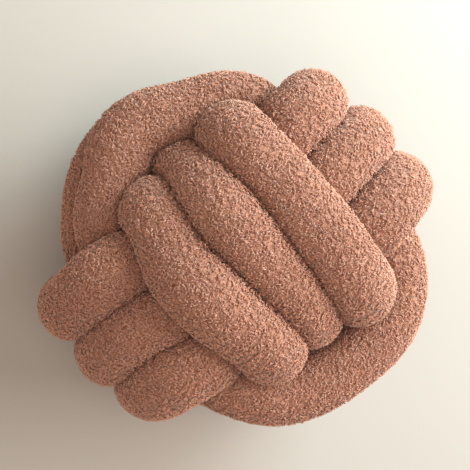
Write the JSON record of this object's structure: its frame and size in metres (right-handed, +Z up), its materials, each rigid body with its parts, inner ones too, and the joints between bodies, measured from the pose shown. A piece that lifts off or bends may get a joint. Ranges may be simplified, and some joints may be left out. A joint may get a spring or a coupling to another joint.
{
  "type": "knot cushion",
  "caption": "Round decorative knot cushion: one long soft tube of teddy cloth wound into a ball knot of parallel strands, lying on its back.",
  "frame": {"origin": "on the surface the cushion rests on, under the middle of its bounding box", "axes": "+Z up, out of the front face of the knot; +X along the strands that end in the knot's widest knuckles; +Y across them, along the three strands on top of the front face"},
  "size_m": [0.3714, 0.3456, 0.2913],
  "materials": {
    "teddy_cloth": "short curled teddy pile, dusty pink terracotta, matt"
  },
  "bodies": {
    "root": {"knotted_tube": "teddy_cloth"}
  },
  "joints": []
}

--

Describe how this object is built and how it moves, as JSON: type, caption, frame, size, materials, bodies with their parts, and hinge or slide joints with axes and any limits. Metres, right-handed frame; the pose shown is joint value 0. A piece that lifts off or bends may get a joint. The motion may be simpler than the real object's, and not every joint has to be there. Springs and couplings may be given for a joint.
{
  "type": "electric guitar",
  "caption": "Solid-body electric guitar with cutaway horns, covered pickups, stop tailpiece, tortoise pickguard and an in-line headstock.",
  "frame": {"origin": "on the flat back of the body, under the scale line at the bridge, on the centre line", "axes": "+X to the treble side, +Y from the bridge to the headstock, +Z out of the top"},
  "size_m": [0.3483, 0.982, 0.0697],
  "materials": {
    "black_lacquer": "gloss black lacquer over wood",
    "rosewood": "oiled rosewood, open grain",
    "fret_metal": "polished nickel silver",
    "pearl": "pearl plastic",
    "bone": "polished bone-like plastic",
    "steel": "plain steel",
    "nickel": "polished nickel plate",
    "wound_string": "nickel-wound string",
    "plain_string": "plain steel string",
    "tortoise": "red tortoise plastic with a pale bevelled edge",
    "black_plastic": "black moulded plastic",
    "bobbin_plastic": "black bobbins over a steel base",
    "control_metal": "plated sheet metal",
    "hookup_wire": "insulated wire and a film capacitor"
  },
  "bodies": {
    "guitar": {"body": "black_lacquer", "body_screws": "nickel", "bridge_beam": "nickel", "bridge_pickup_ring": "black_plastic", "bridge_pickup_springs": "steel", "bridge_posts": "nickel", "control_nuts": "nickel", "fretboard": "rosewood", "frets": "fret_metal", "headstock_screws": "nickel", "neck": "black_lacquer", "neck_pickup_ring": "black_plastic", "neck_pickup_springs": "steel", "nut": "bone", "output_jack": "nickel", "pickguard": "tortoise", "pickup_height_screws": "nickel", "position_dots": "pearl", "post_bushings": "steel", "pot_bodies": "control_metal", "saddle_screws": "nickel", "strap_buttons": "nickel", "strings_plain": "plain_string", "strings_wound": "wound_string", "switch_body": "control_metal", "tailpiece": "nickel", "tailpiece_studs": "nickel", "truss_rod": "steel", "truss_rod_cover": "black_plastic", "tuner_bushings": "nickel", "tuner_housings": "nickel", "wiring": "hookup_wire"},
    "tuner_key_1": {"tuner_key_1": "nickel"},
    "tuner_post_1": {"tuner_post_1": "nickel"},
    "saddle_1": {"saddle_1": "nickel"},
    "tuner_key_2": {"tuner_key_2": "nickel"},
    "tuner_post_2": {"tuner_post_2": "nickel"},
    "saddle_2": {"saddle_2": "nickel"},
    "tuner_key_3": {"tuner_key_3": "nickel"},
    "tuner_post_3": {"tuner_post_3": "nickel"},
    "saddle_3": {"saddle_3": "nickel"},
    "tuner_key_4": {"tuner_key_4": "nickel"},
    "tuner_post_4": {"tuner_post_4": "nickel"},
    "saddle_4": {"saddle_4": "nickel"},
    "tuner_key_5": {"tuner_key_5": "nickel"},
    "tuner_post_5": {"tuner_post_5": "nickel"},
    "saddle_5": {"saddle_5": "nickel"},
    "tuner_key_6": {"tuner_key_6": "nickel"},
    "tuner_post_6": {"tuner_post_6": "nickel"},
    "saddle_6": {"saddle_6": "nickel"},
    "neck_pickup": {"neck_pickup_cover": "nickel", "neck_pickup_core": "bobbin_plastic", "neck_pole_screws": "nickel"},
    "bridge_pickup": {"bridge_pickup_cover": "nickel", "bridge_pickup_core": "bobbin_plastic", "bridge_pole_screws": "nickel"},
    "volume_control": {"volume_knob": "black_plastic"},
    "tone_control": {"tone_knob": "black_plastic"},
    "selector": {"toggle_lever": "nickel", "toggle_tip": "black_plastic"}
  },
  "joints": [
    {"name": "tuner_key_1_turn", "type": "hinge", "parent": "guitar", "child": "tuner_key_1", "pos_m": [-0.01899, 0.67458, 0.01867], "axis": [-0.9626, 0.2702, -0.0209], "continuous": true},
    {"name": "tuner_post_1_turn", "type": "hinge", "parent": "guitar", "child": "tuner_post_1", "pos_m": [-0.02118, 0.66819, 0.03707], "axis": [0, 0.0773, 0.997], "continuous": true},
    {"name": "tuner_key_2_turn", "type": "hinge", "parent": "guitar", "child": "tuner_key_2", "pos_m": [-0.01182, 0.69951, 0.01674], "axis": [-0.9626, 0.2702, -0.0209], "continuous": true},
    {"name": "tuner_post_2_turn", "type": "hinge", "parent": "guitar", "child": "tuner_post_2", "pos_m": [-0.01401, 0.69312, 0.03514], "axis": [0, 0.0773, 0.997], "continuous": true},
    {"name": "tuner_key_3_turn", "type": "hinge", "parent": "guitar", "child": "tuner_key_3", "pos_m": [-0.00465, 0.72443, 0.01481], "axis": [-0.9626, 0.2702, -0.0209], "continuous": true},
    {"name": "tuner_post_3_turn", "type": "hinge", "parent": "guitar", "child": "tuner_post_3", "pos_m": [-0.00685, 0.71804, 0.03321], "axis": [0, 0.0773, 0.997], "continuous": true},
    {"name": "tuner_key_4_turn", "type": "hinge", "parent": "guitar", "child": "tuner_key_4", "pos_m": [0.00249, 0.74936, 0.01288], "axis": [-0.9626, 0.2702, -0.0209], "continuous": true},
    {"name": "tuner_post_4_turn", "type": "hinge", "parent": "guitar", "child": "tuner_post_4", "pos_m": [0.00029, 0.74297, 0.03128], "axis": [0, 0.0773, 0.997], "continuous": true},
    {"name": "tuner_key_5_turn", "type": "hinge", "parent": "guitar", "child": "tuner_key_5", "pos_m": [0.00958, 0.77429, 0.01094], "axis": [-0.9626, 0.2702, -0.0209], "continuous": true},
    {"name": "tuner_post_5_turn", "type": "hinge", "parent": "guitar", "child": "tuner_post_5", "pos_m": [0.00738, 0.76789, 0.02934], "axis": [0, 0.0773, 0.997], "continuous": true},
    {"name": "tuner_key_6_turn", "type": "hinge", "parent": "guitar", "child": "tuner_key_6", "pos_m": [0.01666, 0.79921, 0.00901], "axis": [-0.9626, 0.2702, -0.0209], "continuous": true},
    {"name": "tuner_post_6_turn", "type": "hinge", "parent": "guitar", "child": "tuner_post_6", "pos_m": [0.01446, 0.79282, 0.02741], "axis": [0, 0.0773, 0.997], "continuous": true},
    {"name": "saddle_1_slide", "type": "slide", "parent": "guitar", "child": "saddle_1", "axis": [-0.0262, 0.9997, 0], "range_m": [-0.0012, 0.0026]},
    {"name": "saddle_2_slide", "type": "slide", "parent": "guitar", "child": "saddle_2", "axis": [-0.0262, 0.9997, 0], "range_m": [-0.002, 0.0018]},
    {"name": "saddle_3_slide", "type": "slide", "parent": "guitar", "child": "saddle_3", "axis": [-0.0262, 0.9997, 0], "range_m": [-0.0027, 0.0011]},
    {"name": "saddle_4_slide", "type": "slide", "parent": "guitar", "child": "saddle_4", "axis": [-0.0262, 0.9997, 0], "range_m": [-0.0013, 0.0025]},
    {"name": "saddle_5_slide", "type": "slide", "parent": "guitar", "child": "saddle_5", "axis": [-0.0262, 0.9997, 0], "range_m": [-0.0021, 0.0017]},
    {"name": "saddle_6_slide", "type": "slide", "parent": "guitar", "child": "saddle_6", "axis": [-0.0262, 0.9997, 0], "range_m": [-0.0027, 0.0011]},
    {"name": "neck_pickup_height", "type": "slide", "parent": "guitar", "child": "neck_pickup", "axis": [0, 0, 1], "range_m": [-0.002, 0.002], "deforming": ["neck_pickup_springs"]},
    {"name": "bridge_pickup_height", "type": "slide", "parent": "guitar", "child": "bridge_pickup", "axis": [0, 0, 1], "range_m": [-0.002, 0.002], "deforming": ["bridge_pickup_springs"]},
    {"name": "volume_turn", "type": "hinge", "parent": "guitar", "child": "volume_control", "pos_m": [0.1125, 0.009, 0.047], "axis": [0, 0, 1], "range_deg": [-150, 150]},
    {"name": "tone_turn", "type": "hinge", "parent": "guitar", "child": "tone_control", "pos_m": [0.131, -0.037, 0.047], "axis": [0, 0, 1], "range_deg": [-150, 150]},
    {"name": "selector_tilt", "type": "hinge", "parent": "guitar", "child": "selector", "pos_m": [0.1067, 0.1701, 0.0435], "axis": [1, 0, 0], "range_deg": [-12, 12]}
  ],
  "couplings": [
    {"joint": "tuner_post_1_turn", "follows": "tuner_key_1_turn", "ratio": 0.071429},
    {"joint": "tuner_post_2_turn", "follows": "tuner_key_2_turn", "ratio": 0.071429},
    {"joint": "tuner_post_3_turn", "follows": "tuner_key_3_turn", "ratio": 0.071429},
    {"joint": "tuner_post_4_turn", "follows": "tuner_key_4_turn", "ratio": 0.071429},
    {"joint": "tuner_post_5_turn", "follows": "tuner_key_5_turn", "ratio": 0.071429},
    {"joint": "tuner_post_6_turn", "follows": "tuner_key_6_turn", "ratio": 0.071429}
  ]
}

● **Exercise prompt**:
Copy out all lines where the word "axes" appears.

● **Written solution**:
  "frame": {"origin": "on the surface the cushion rests on, under the middle of its bounding box", "axes": "+Z up, out of the front face of the knot; +X along the strands that end in the knot's widest knuckles; +Y across them, along the three strands on top of the front face"},
Describe how this object is built and how it moves, as JSON: type, caption, frame, size, materials, bodies with their parts, and hinge or slide joints with axes and any limits. Metres, right-handed frame; the pose shown is joint value 0. A piece that lifts off or bends may get a joint. The motion may be simpler than the real object's, and not every joint has to be there. Springs and couplings may be given for a joint.
  "frame": {"origin": "on the flat back of the body, under the scale line at the bridge, on the centre line", "axes": "+X to the treble side, +Y from the bridge to the headstock, +Z out of the top"},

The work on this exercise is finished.